Girl on a stage prop!
What annoyed me about this film was the fact that Alain Delon got top billing for the movie, which is somewhat unfair to Marianne Faithfull seeing as though Alain Delon is only in the film for a collective 40 mins. But despite that small annoyance, the film is very interesting, but I do believe I say that out of sympathy. The film basically follows Marianne Faithfully on a large motorcycle, which does look like a shocking studio prop a lot of the time, through Alsace to Heidleberg in Germany, to meet up with her motorcycle lover Alain Delon. The story of their relationship is told via flashbacks which is told through flashbacks which are then told through flashbacks etc. On the whole the film was a daring 1960's movie which aimed at showing raunchy sex scenes through hip psychedelic camera shots and just general 60'sness, if you know what I mean.
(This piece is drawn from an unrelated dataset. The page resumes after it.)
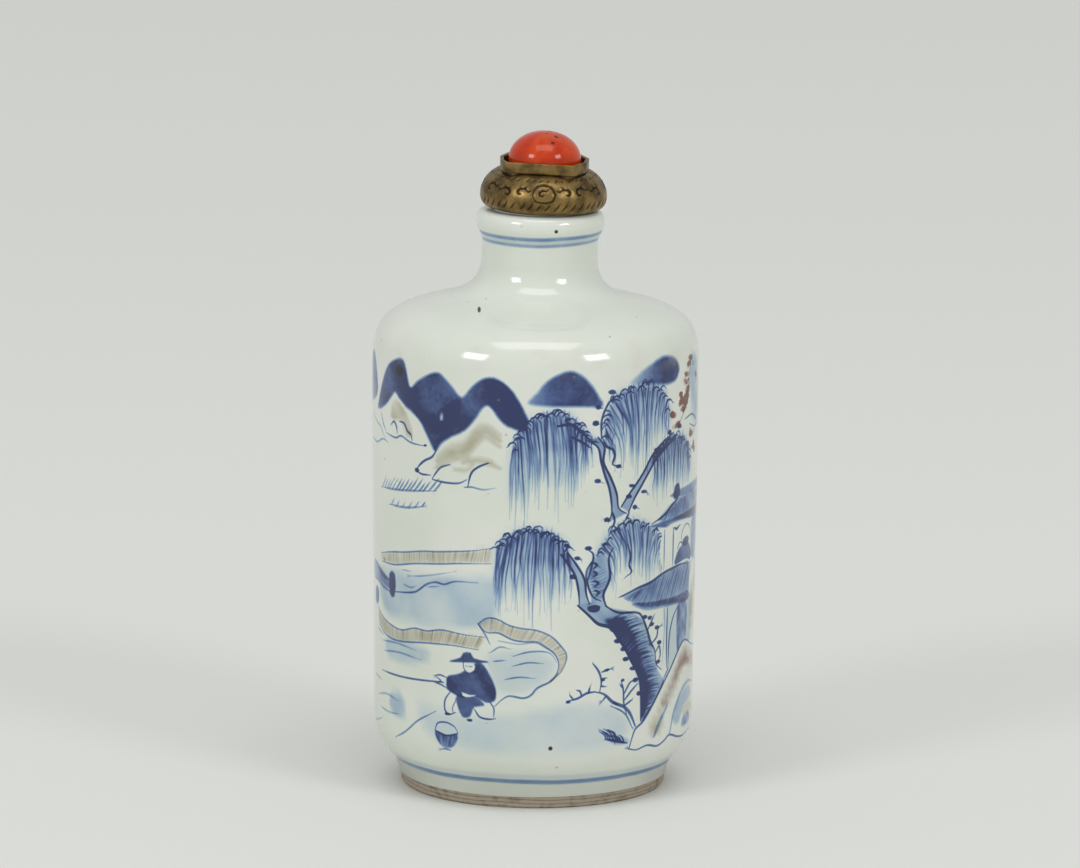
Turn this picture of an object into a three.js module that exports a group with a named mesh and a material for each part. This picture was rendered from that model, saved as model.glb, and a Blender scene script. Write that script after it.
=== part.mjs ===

It won't be great cinematic viewing (although the shots of Marianne Faithfull bouncing around on a motocycle in nothing but a leather catsuit is somewhat great!) But the movie will offer you something different that you don't see everyday.
The Most Perfect Movie Ever Made
An emerging cult classic that was hard to find until its recent release on video, GIRL ON A MOTORCYCLE is beautiful in its simplicity. Marianne Faithfull's character serves as a wish-fulfilment fantasy for both men and women, she's a figure of liberation and freedom who bucks social conventions to follow her heart. The film was a labor of love for veteran Hollywood cinematographer Jack Cardiff, and captures the late 1960's zeitgeist that is nowadays parodied in films like "Austin Powers." But one need only compare the opening sequence of this film to the beginning of David Lynch's "Lost Highway" to see the influence this film still has thirty years later. Rated "X" when it was originally released, even the "uncensored" version would be lucky to get an "R" these days, which more reflects changing social morays than the filmmakers' intentions. Far from reputation the film has developed, it is in fact an intriguing psychological study of a troubled young woman who must choose either a safe, loveless marriage or a passionate affair with a man who vows never to love again.